So... a disc harrow is what they just called a disc back when I was a kid, right? I have 42" tandem, with space for concrete blocks on it, and adjustable pitch, angle, or whatever you call it. A Brinley, I think, and yes it's just angle iron. I have never used it but I don't think it's wide enough to cover the tracks.
But hey, it's a food plot, not a cash crop.
I have an old converted horse drawn 10" single bottom plow for the Yanmar, and we just got a double bottom for the JD. I used the single a couple months a go and it worked Ok until I broke the tip on a root. My fault- I knew it was there. It's since been welded. I have to say, it made OK furrows but didn't seem to turn the soil too well because the fabricated 3 pt hitch holds it vertically. So...traditionally, one would plow, then disc a new field, and it sounds to me like the overwhelming opinion is still the same. Use the 2 bottom, though. I'll keep the single for my 1/4 acre plots.
I can also use that weight on the disc maybe. Again, the cylinder on the Yanmar 3 pt is only single acting, so no downforce can be applied that way, and the disc doesn't weigh much.
There are all kinds of Harrows: Disc Harrows, Drag Harrows, Rotary Harrows, Spike Harrows, Swamp Harrows, Offset Harrows, etc. We try to be precise with terminology here on T-B-N or the Threads deteriorate into confusion. Yes, your Brinly is a Disc Harrow. I would not weight an angle-iron Disc Harrow myself, because I would be aftraid you might pull it apart.....but that is me. Snug the nuts/bolts before discing; do not let angle-iron frame "work."

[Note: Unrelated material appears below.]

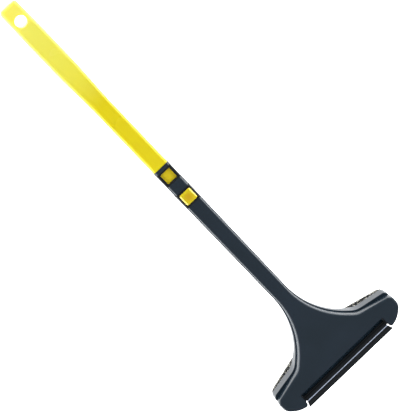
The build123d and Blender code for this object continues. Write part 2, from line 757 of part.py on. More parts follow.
def blade_frame_point(across, along):
    """Side-view place in the leaning frame of the blade, from the top of the rail's slot."""
    lean = math.radians(BLADE_ANGLE)
    ey, ez = -math.sin(lean), math.cos(lean)
    ny, nz = math.cos(lean), math.sin(lean)
    base_y = BLADE_REACH * math.sin(lean) + BLADE_THICKNESS / 2 * math.cos(lean)
    base_z = BLADE_TOP_Z - BLADE_REACH * math.cos(lean) - BLADE_THICKNESS / 2 * math.sin(lean)
    return base_y + across * ny + along * ey, base_z + across * nz + along * ez


def leaning(points, x_half):
    """Prism across X from points given across and along the blade."""
    corners = [blade_frame_point(across, along) for across, along in points]
    return side_prism(corners, [0] * len(corners), x_half)


def bead_points(gap):
    """Section of the blade's bead and web inside the rail, grown by a gap."""
    web = BLADE_THICKNESS / 2 + gap
    bead = BLADE_BEAD / 2 + gap
    top = gap - RAIL_LIP
    low = -RAIL_LIP - BLADE_BEAD_HEIGHT
    if gap:
        return [(-bead, low), (bead, low), (bead, top), (web, top),
                (web, OVERRUN), (-web, OVERRUN), (-web, top), (-bead, top)]
    return [(-bead, low), (bead, low), (bead, top), (web, top),
            (web, BLADE_REACH), (-web, BLADE_REACH), (-web, top), (-bead, top)]


def blade_rail():
    """Rail with a slot for the blade's bead and a foot on the shelf."""
    half = RAIL_DEPTH / 2
    rail = leaning([(-half, -RAIL_HEIGHT), (half, -RAIL_HEIGHT), (half, 0), (-half, 0)], RAIL_HALF)
    foot = block(RAIL_HALF, FRONT_Y, RAIL_FOOT_END_Y, SHELF_Z, SHELF_Z + RAIL_FOOT)
    slot = leaning(bead_points(RAIL_CLEARANCE), OVERRUN * 2)
    under = block(OVERRUN * 2, FRONT_Y, OVERRUN, 0, SHELF_Z)
    rail = rail + foot - slot - under
    for x, y in rail_screw_spots():
        top = SHELF_Z + RAIL_SCREW_BITE
        rail -= post(x, y, SHELF_Z, top + SCREW_FIT, RAIL_SCREW_RADIUS + SCREW_FIT)
    return rail


def squeegee_blade():
    """Rubber strip, wider at its free edge than in the rail."""
    strip_body = leaning(bead_points(0), BLADE_END_HALF)
    plan = mirrored_face(
        [(RAIL_HALF, OVERRUN), (RAIL_HALF, FRONT_Y), (BLADE_END_HALF, BLADE_END_Y),
         (BLADE_END_HALF, -OVERRUN)],
        [0, 0, 0, 0],
    )
    return strip_body & upright(plan, 0, BLADE_TOP_Z + OVERRUN)


def rail_screws():
    head = SHELF_Z - SHELL_WALL - RAIL_SCREW_HEAD_HEIGHT
    tip = SHELF_Z + RAIL_SCREW_BITE
    return Compound(children=[
        screw(x, y, head, tip, RAIL_SCREW_RADIUS, RAIL_SCREW_HEAD_RADIUS, RAIL_SCREW_HEAD_HEIGHT)
        for x, y in rail_screw_spots()
    ])


# Sponge, net and pad plate

def peg_spots():
    places = list(zip(PEG_ACROSS_SHARES, PEG_Y_PLACES))
    return [(side * share * EAR_HALF, y) for share, y in places for side in (-1, 1)]


def pad_plate():
    """Plate with split pegs that snap into the lower shell."""
    plate = upright(sponge_face(PLATE_EDGE), PAD_PLATE_BOTTOM, RIM_Z)
    top = RIM_Z + SHELL_WALL + PEG_OVER
    for x, y in peg_spots():
        peg = post(x, y, RIM_Z, top, PEG_RADIUS)
        slit = Pos(x, y, (RIM_Z + top) / 2) * Box(PEG_SLIT, 2 * PEG_RADIUS, top - RIM_Z)
        plate += peg - slit
    return plate


def sponge():
    body = upright(sponge_face(NET_CLEARANCE), NET_THICKNESS, PAD_PLATE_BOTTOM)
    low = body.faces().sort_by(Axis.Z)[0]
    return fillet(low.edges(), NET_ROUND)


def net_gap_places():
    """Middles of the net's gaps, in rows that fit inside the flat part of the sponge."""
    flat = sponge_face(NET_ROUND + NET_PITCH / 2)
    box = flat.bounding_box()
    rows = int((box.max.Y - box.min.Y) / NET_PITCH)
    columns = int(box.max.X / NET_PITCH)
    middle = (box.max.Y + box.min.Y) / 2
    places = []
    for row in range(-rows, rows + 1):
        y = middle + row * NET_PITCH / 2
        for column in range(-columns, columns + 1):
            x = (column + row % 2 / 2) * NET_PITCH
            if flat.is_inside((x, y, 0)):
                places.append((x, y))
    return places


def scrub_net():
    """Net drawn over the sponge: open gaps below, a plain skirt up its sides."""
    skin = upright(sponge_face(-NET_THICKNESS), 0, NET_TOP)
    skin = fillet(skin.faces().sort_by(Axis.Z)[0].edges(), NET_ROUND + NET_THICKNESS)
    inside = upright(sponge_face(0), NET_THICKNESS, RIM_Z)
    inside = fillet(inside.faces().sort_by(Axis.Z)[0].edges(), NET_ROUND)
    window_face = sponge_face(NET_ROUND + NET_CLEARANCE)
    skirt = skin - inside - upright(window_face, 0, NET_THICKNESS)
    half = NET_PITCH / 2 - NET_STRAND * math.sqrt(2) / 2
    gaps = []
    for x, y in net_gap_places():
        corners = [(x - half, y), (x, y - half), (x + half, y), (x, y + half)]
        gaps.append(Wire(Polyline(*corners, close=True).edges()))
    floor = Face(window_face.faces()[0].outer_wire(), gaps)
    print("net gaps", len(gaps))
    return skirt + extrude(floor, amount=NET_THICKNESS, dir=(0, 0, 1))


def net_hem():
    """Cord in the net's gathered edge, close under the lower shell."""
    height = RIM_Z - HEM_GAP - HEM_RADIUS
    path = (Pos(0, 0, height) * sponge_face(-NET_THICKNESS / 2)).faces()[0].outer_wire()
    section = Plane(origin=path @ 0, z_dir=path % 0) * Circle(HEM_RADIUS)
    return sweep(section, path=path)


# Yellow handle

def grip_face(inset):
    """Plan outline of the handle, in its own frame."""
    taper = NECK_LENGTH + SHOULDER_GAP + GRIP_TAPER_LENGTH
    swell = NECK_LENGTH + SHOULDER_GAP + GRIP_SWELL_LENGTH
    corners = [
        (GRIP_END_HALF - inset, HANDLE_END - inset),
        (GRIP_HALF - inset, (swell + HANDLE_END) / 2),
        (GRIP_HALF - inset, swell),
        (GRIP_JOINT_HALF - inset, taper),
        (GRIP_JOINT_HALF - inset, NECK_LENGTH + SHOULDER_GAP),
    ]
    blend = GRIP_BLEND_RADIUS
    return mirrored_face(corners, [GRIP_CORNER_RADIUS, blend, blend, blend, 0])


def grip_body():
    """Outside of the handle with rounded long edges and the hang hole."""
    body = upright(grip_face(0), -GRIP_DEPTH_HALF, GRIP_DEPTH_HALF)
    edges = [e for e in body.edges() if is_grip_edge(e)]
    body = fillet(edges, GRIP_ROUND)
    hole_y = HANDLE_END - HANG_HOLE_INSET
    return body - post(0, hole_y, -OVERRUN, OVERRUN, HANG_HOLE_RADIUS)


def is_grip_edge(edge):
    """True for the top and bottom edges, without those at the shoulder."""
    spot = edge @ 0.5
    flat = abs(abs(spot.Z) - GRIP_DEPTH_HALF) < GRIP_ROUND / 8
    return flat and spot.Y > NECK_LENGTH + GRIP_ROUND


def grip_hollow():
    """Inside of the handle: the stem's seat, then an open room up to the hang hole."""
    depth = GRIP_DEPTH_HALF - GRIP_WALL
    start = STEM_START + STEM_ROOT + STEM_WALL
    end = HANDLE_END - HANG_HOLE_INSET - HANG_HOLE_RADIUS - HANG_HOLE_WALL
    room = upright(grip_face(GRIP_WALL + GRIP_ROUND / 4), -depth, depth)
    room = room & block(GRIP_HALF, start, end, -depth, depth)
    seat = STEM_HALF + SEAT_CLEARANCE
    seat_depth = STEM_DEPTH_HALF + SEAT_CLEARANCE
    return room + block(seat, NECK_LENGTH, STEM_START + STEM_ROOT, -seat_depth, seat_depth)


def grip_screw_spots():
    return [(0, STEM_START + share * GRIP_LENGTH) for share in GRIP_SCREW_SHARES]


def pin_space(gap):
    reach = STEM_HALF + PIN_REACH
    bores = []
    for place in PIN_PLACES:
        turn = Pos(0, STEM_START + place, 0) * Rot(Y=90)
        bores.append(turn * Cylinder(PIN_RADIUS + gap, 2 * (reach + gap)))
    return bores


def grip_half(side):
    """One half of the handle: 1 for the front, -1 for the rear."""
    radius = SCREW_RADIUS + POST_WALL
    low, high = (0, OVERRUN) if side > 0 else (-OVERRUN, 0)
    cover = block(OVERRUN, 0, HANDLE_END + OVERRUN, low, high)
    half = (grip_body() - grip_hollow()) & cover
    head_bore = SCREW_HEAD_RADIUS + SCREW_CLEARANCE
    depth = GRIP_DEPTH_HALF
    for x, y in grip_screw_spots():
        if side > 0:
            half += post(x, y, 0, depth - GRIP_WALL / 2, radius)
            half -= post(x, y, 0, SCREW_GRIP, SCREW_RADIUS + SCREW_FIT)
        else:
            seat = screw_seat() - depth
            half += post(x, y, GRIP_WALL / 2 - depth, 0, radius)
            half += post(x, y, -depth + GRIP_WALL / 2, seat + GRIP_WALL, head_bore + GRIP_WALL)
            half -= post(x, y, -depth, 0, SCREW_RADIUS + SCREW_CLEARANCE)
            half -= post(x, y, -depth, seat, head_bore)
    for bore in pin_space(SEAT_CLEARANCE / 2):
        half -= bore
    return in_neck(half)


def grip_front():
    return grip_half(1)


def grip_rear():
    return grip_half(-1)


def grip_screws():
    group = screws_up(grip_screw_spots(), lambda y: -GRIP_DEPTH_HALF, 0)
    return Compound(children=[in_neck(solid) for solid in group])


def stem():
    """Tongue of the handle: a box tube at the mouth, then a low channel for the catch."""
    end = NECK_LENGTH - STEM_INSERT
    step = NECK_LENGTH - STEM_STEP
    root = STEM_START + STEM_ROOT
    depth = STEM_DEPTH_HALF
    tube = block(STEM_HALF, step, root, -depth, depth)
    inside = block(
        STEM_HALF - STEM_WALL, step + STEM_WALL, root, STEM_WALL - depth, depth - STEM_WALL
    )
    low = block(STEM_HALF, end, step, -depth, STEM_LOW_TOP)
    channel = block(CHANNEL_HALF, end, step, CHANNEL_FLOOR - depth, STEM_LOW_TOP)
    body = tube - inside + (low - channel)
    for bore in pin_space(SEAT_CLEARANCE / 2):
        body -= bore
    for place in RIVET_PLACES:
        body -= post(0, NECK_LENGTH - place, -depth, 0, RIVET_RADIUS + SEAT_CLEARANCE / 2)
    return in_neck(body)


def stem_pins():
    return Compound(children=[in_neck(pin) for pin in pin_space(0)])


NODES = {
    "front_shell": front_shell,
    "rear_shell": rear_shell,
    "neck_screws": neck_screws,
    "head_screws": head_screws,
    "window_frame": window_frame,
    "button_frame": button_frame,
    "release_button": release_button,
    "button_springs": button_springs,
    "latch_plate": latch_plate,
    "blade_rail": blade_rail,
    "rail_screws": rail_screws,
    "squeegee_blade": squeegee_blade,
    "pad_plate": pad_plate,
    "sponge": sponge,
    "scrub_net": scrub_net,
    "net_hem": net_hem,
    "grip_front": grip_front,
    "grip_rear": grip_rear,
    "grip_screws": grip_screws,
    "stem": stem,
    "stem_pins": stem_pins,
    "catch_spring": catch_spring,
    "catch_rivets": catch_rivets,
}

os.makedirs("parts", exist_ok=True)
for name, make in NODES.items():
    shape = Pos(0, -OVERALL_LENGTH / 2, 0) * make()
    export_step(shape, "parts/" + name + ".step")
print("overall length", OVERALL_LENGTH, "drop", math.degrees(DROP), "crest", CREST_Y)
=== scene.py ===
import bpy
import json
import math
import numpy as np
from mathutils import Matrix, Vector
from mathutils.bvhtree import BVHTree

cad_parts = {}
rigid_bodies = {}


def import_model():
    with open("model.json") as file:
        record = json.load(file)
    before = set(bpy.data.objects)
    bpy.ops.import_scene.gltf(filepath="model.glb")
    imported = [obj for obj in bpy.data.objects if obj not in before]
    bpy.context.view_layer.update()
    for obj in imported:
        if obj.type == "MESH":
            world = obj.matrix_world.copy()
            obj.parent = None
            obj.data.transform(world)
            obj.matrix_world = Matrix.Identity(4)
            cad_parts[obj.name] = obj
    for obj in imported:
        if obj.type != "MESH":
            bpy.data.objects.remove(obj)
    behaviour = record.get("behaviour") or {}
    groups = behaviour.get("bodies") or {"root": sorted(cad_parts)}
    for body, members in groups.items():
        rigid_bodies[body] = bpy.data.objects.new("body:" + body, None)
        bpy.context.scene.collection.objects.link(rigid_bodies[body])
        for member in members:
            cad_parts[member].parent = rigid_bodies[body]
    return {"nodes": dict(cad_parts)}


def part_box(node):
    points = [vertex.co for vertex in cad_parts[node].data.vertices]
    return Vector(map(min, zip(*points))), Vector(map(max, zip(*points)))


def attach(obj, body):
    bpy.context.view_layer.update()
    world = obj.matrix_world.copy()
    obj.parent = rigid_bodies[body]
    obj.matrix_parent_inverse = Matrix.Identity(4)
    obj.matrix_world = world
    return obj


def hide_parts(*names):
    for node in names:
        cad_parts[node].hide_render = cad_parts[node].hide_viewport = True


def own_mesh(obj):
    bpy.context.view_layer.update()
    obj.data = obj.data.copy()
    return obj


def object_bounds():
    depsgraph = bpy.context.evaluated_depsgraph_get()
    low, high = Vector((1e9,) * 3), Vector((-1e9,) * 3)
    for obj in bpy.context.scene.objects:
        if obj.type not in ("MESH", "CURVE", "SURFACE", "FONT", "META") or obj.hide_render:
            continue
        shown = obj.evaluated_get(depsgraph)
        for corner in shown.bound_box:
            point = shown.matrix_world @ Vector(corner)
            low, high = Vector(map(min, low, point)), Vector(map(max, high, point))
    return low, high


# Window scrubber: moulded shells, a yellow handle, a rubber blade, and a foam pad under a net.
# Metres. X across the head, Y from the blade to the handle's end, Z up from the floor.

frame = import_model()
NODES = frame["nodes"]
cad_box = [list(corner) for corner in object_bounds()]

MM = 0.001
BLADE_EDGE_Y = cad_box[0][1]

# Camera
LEAN = math.radians(20.0)
ROLL = math.radians(43.68)
DISTANCE = 1.6
AIM = Vector((1.85, -20.6, 20.0)) * MM
SENSOR = 36.0
FOCAL_PIXELS = 1383.2
FRAME_HEIGHT = 413

# Blade's lean and the lip of its rail, where a painted highlight runs
BLADE_LEAN = math.radians(60.0)
BLADE_WAY = (0.0, -math.sin(BLADE_LEAN), math.cos(BLADE_LEAN))
RAIL_LIP_PLACE = (0.0, BLADE_EDGE_Y + 6.12 * MM, 39.41 * MM)
LIP_WIDTH = 1.0 * MM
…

Here on T-B-N where so many, including myself, own Recreational Tractors, some go to extremes in preparing food plots so they can enjoy more seat time. That is OK. As for myself, open the soil with a Disc Harrow, seed generously, (Fifty pound sacks of Fall Deer Plot Mix are <$20 in Florida.) roll with the Cultipacker, pray for rain. (I have rock-free, sandy-loam. Nice stuff to work, zero water retention.)
No tractor comes with hydraulic down force on the three point hitch. Your rear wheels provide traction. If you had down force on the three point hitch it would raise the rear wheels, reducing traction to zero, rather than force the implement into the soil.
All three point implements rely on weight/gravity to function. In 99% of situations implement weight is your friend, so long as your tractor can pull the implement. The great invention that made tractors practical is the three point hitch. It was invented and multiple international patents issued to Anglo-Irish Harry Ferguson in the 1920's. The three point hitch transfers implement weight to the rear wheels through the two Lower Links, and to the front wheels through the Top Link, providing crucial incremental traction.
(The exceptions are
towed Disc/Offset Harrows and
towed Cultipackers which work better with all the weight on the implements, rather than the tractor, but are not for small fields because they require too much room to turn.)
Correctly adjusting a plow is a tricky proposition, nearly a lost art in these days of "no till" ag.